Technical specifications
- Major radius: 238.1 mm (device) 140 mm (plasma)
- Minor radius: 100 mm (device) 42.2 mm (plasma)
- Magnetic field: 0.0438 T (438 G)
- Discharge duration: 3 ms
- Plasma current: 40 kA

History
- Year(s) of operation: 2016–present

= SCR-1 =

The Stellarator of Costa Rica 1 (or SCR-1) is a small modular stellarator for the magnetic confinement of plasma located at Cartago, Costa Rica. It is developed by the plasmaTEC group of the Plasma Laboratory for Fusion Energy and Applications at Costa Rica Institute of Technology. It began operation as Latin America's first stellarator on 29 June 2016.

SCR-1 is of a compact design and has the distinction of having the smallest aspect ratio of any operating stellarator device (>4.4).

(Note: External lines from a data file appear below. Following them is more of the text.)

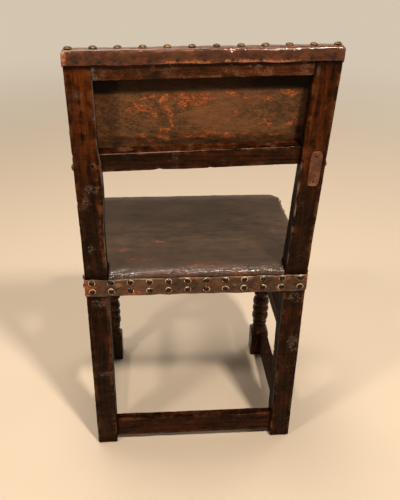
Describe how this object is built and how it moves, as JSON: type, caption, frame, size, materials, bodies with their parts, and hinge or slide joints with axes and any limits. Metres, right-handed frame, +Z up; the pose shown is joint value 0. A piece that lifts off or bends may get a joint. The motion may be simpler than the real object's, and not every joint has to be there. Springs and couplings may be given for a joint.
{
  "type": "oak backstool",
  "caption": "Joined oak side chair with a raked back, turned front legs, plain and turned stretchers, and a nailed leather seat and back panel.",
  "frame": {"origin": "middle of the chair's bounding box in plan, at floor level", "axes": "+Z up, +Y towards the back of the chair, +X towards the sitter's left"},
  "size_m": [0.4738, 0.4272, 0.985],
  "materials": {
    "oak": "old wax polish, dark brown, worn lighter on the edges",
    "oak_pegs": "waxed end grain",
    "hide": "old cowhide, semi-gloss, crackled and rubbed",
    "band_hide": "old cowhide strip, satin, with rubbed edges",
    "nail_brass": "tarnished, polished on the crowns",
    "iron": "dull hand-forged iron",
    "webbing": "coarse jute web",
    "sackcloth": "loose plain weave",
    "stuffing": "matted grass and hair",
    "plate_metal": "copper-brown, tarnished"
  },
  "bodies": {
    "root": {"rear_leg_left": "oak", "rear_leg_right": "oak", "front_leg_left": "oak", "front_leg_right": "oak", "crest_rail": "oak", "lower_back_rail": "oak", "rear_seat_rail": "oak", "front_seat_rail": "oak", "side_seat_rail_left": "oak", "side_seat_rail_right": "oak", "rear_stretcher": "oak", "front_stretcher": "oak", "low_side_stretcher_left": "oak", "low_side_stretcher_right": "oak", "high_side_stretcher_left": "oak", "high_side_stretcher_right": "oak", "back_frame_pegs": "oak_pegs", "rear_leg_pegs": "oak_pegs", "front_leg_pegs": "oak_pegs", "seat_leather": "hide", "back_leather": "hide", "rear_seat_band": "band_hide", "side_seat_band": "band_hide", "rear_band_nails": "nail_brass", "side_band_nails": "nail_brass", "front_band_nails": "nail_brass", "top_edge_nails": "nail_brass", "back_front_nails": "nail_brass", "stile_side_nails": "nail_brass", "fold_tacks": "iron", "webbing_tacks": "iron", "mending_plate_nails": "iron", "cross_webbing": "webbing", "long_webbing": "webbing", "sackcloth": "sackcloth", "seat_stuffing": "stuffing", "mending_plate": "plate_metal"}
  },
  "joints": []
}
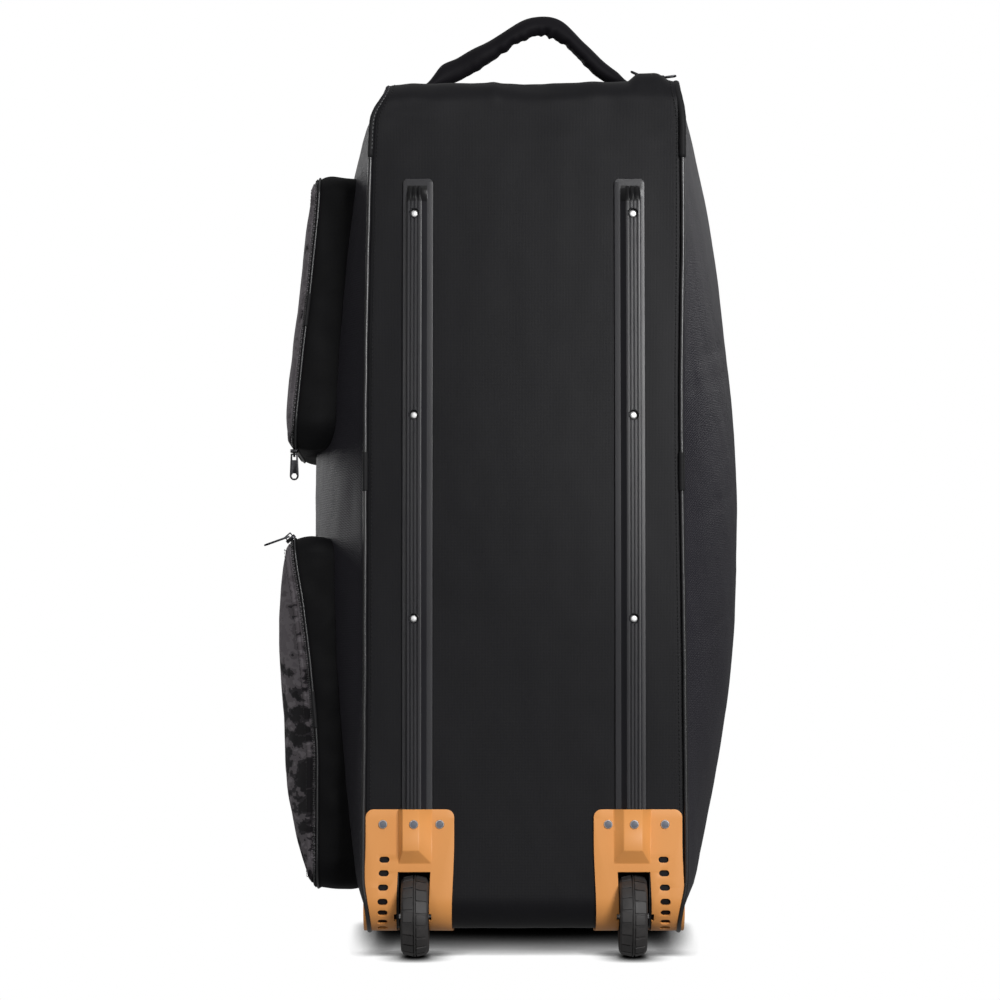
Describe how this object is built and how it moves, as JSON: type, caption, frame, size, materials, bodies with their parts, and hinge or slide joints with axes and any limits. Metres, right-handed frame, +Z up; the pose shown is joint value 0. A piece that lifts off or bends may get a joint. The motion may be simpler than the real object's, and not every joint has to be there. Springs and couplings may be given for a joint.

Its design is influenced by the small Spanish stellarator UST-1.

== History ==
In 2010, SCR-1 was originally proposed to be much bigger in size (major radius of 460.33 mm, plasma radius of 42.2 mm) and scale (aspect ratio of 5.7, magnetic field of 0.0878 tesla), and was expected to complete in 2011.

However, the development of SCR-1 took five years (between 2011 and 2015) to complete.